Paper No. 216-4
Presentation Time: 8:50 AM
CONSTRAINTS ON BASIN GEOMETRY AND FAULT OFFSET NEAR BLYTHE, CALIFORNIA AND IN WESTERN ARIZONA, FROM NEW AEROMAGNETIC AND GRAVITY DATA
Plate boundary reconstructions suggest that 30-35 km of right-lateral slip remains undocumented in the lower Colorado River region. Recently acquired aeromagnetic and gravity data provide constraints on fault continuity and offset and basin geometry where right-lateral faults of the eastern California shear zone project southeast into the Colorado River corridor near Blythe, California, and have documented late Miocene slip. New aeromagnetic data flown at a spacing of 600 m at a nominal height of 305 m above ground were augmented by 712 new gravity measurements in the region.
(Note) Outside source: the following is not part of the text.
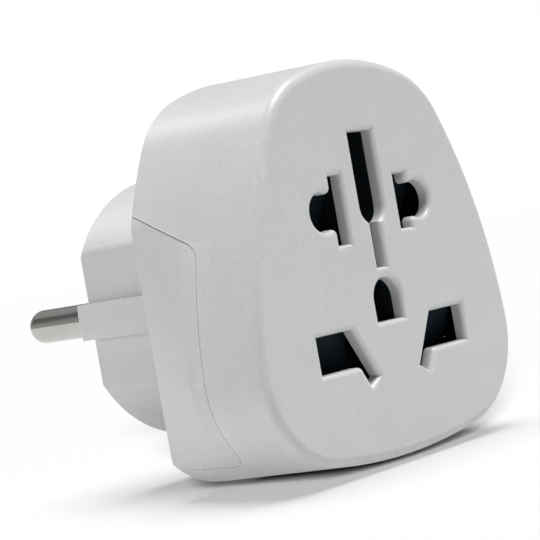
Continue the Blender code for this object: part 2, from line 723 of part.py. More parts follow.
def build_earth_contacts():
    """Earth strip down the middle with three forks in front and the two side clips behind."""
    clip_rivets = {"top": CLIP_RIVET_HEIGHT, "bottom": 2 * PLUG_Z - CLIP_RIVET_HEIGHT}
    strip = add_object("earth_strip", [box(-2.0, 2.0, *STRIP_LAYER, -23.0, 5.6)], BRASS)
    places = [(0.0, z) for z in [*EARTH_RIVETS.values(), *clip_rivets.values()]]
    drill(strip, "earth_strip_holes", places, RIVET_HOLE_R, 16.0, 19.0)

    rear = BASE_LAYER[1]
    forks = {"uk": (2.5, 1.9, -1.3, 8.9), "au": (1.5, 0.75, -8.2, -2.9), "us": (2.6, 2.2, -14.4, -10.2)}
    for kind, (half_gap, pinch, z0, z1) in forks.items():
        section = clip_profile(half_gap, pinch, rear, LEAF_FRONT)
        fork = add_object(f"{kind}_earth_contact", [prism_z(section, z0, z1)], BRONZE)
        places = [(0.0, z) for z in (EARTH_RIVETS[kind], clip_rivets["top"]) if z0 < z < z1]
        drill(fork, f"{kind}_earth_hole", places, RIVET_HOLE_R, 15.0, 18.0)

    half_t = CLIP_T / 2
    bend = 16.7
    spring_path = [(24.5, bend), (28.0, 17.5), (33.5, 17.5), (37.4, 16.6)]
    for place, side in (("top", 1), ("bottom", -1)):
        outer = [(CLIP_FOOT_Y - half_t, CLIP_FOOT_HEIGHT), (CLIP_FOOT_Y - half_t, bend + half_t)]
        outer += [(y, height + half_t) for y, height in spring_path]
        inner = [(y, height - half_t) for y, height in reversed(spring_path)]
        inner += [(CLIP_FOOT_Y + half_t, bend - half_t), (CLIP_FOOT_Y + half_t, CLIP_FOOT_HEIGHT)]
        section = [(y, earth_clip_z(side, height)) for y, height in outer + inner]
        clip = add_object(f"earth_clip_{place}", [prism_x(section, -CLIP_HALF, CLIP_HALF)], NICKEL)
        drill(clip, f"earth_clip_{place}_hole", [(0.0, clip_rivets[place])], RIVET_HOLE_R, 17.0, 20.0)


def add_rivet(name, x, z, front, rear):
    """Rivet along y: a shank with a domed head at each end; front and rear are the heads' seats."""
    profile = [
        (RIVET_HEAD_R - 0.5, front - 0.55),
        (RIVET_HEAD_R, front - 0.25),
        (RIVET_HEAD_R, front),
        (RIVET_R, front),
        (RIVET_R, rear),
        (RIVET_HEAD_R, rear),
        (RIVET_HEAD_R, rear + 0.25),
        (RIVET_HEAD_R - 0.5, rear + 0.55),
    ]
    add_object(name, [turned(profile, 10, x, z)], BRASS, at=(x, front, z))


def build_rivets():
    seat = 0.15
    front = BASE_LAYER[0] - seat
    rear = STRIP_LAYER[1] + seat
    for pole, side in (("neutral", -1), ("live", 1)):
        add_rivet(f"{pole}_upper_rivet", side * UPPER_RIVET[0], UPPER_RIVET[1], front, rear)
        add_rivet(f"{pole}_lower_rivet", side * LOWER_RIVET[0], LOWER_RIVET[1], front, rear)
    for kind, z in EARTH_RIVETS.items():
        add_rivet(f"{kind}_earth_rivet", 0.0, z, front, rear)
    clip_rear = CLIP_FOOT_REAR + seat
    add_rivet("clip_rivet_top", 0.0, CLIP_RIVET_HEIGHT, front, clip_rear)
    low = 2 * PLUG_Z - CLIP_RIVET_HEIGHT
    add_rivet("clip_rivet_bottom", 0.0, low, STRIP_LAYER[0] - seat, clip_rear)


build_front_housing()
build_rear_housing()
build_screws()
build_contact_carrier()
build_upper_shutters()
build_lower_shutter()
build_springs()
build_pins()
build_line_contacts()
build_earth_contacts()
build_rivets()

lowest = min(z for _, z in housing_outline(FLARE * (1 - RIM_CHAMFER / BODY_DEPTH)))
origin.location = (0.0, -(PLUG_END + PIN_LENGTH) / 2 * MM, -lowest * MM)
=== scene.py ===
"""Looks of the universal travel adapter: fine meshes, materials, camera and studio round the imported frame.

Lengths are millimetres in the adapter's own frame: x to the right seen from the socket side, y from the
socket face towards the plug, z up from the line through the round socket holes.
"""

import math

import bmesh
import bpy
from mathutils import Matrix, Vector


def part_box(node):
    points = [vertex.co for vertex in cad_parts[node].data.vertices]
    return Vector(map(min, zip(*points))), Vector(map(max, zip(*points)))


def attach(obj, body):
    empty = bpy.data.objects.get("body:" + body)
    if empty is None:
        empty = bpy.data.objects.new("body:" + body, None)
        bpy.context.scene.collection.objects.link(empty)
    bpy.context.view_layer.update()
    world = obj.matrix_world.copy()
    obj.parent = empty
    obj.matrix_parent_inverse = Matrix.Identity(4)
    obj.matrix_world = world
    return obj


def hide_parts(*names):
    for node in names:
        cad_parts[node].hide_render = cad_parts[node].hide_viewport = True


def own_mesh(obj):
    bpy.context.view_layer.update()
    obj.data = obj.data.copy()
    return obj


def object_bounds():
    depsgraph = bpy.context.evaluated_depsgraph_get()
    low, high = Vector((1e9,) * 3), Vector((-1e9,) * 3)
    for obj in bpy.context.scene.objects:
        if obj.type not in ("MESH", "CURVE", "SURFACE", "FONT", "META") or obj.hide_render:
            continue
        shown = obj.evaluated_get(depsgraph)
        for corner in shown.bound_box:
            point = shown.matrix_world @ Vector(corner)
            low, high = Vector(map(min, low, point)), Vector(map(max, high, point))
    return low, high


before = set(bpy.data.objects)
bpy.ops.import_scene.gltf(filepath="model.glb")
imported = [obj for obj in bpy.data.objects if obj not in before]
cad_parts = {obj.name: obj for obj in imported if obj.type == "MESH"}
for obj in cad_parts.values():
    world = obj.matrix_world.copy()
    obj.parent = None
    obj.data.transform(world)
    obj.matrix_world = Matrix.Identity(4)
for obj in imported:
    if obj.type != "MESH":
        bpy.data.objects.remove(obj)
cad_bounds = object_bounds()

MM = 0.001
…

The aeromagnetic data improve resolution of anomalies sourced by Cenozoic volcanic rocks (NW- and N-trending anomalies in the Dome Rock and Trigo mountains) and subtle NW-trending anomalies that bound a structural basin near and NW of Blythe. This structural basin is defined by a NW-trending gravity low with an amplitude of 30-40 mGal, reflecting Cenozoic basin depths of ~2-3 km. Horizontal gravity gradient maxima delineate a ~30 km-long, linear, SW basin margin. At its SE end the prominent gradient changes to a more easterly strike. At its NW end the gradient appears to step right ~3 km (to the NE), where it forms the gradient marking the NE basin margin. The northern and eastern basin margins are more complex. In particular, the eastern margin consists of two parallel, N-trending gradients, one located ~3 km east of the Colorado River and another ~5 km farther east near the base of the Dome Rock mountains. Locally the basin margins defined by gravity correspond with magnetic gradients. Tentative correlation of WNW-trending magnetic anomaly patterns at the NW end of this structural basin, one pair in the Granite and Little Maria mountains and a second pair in the Iron Mountains, suggests apparent right-lateral offsets of 10-15 km on the NW-trending Iron Mountains fault that projects SE into the basin. This new estimate is greater than the ~5.5 km of right-lateral offset estimated on this fault in crystalline rocks in the Iron mountains and may account for 5-10 km of previously undocumented fault offset in the lower Colorado River region. Additional dextral shear, either on other faults that merge into this structural basin, or on other faults across a broader distributed deformation zone outside of this basin, is likely the source of the remaining discrepancy.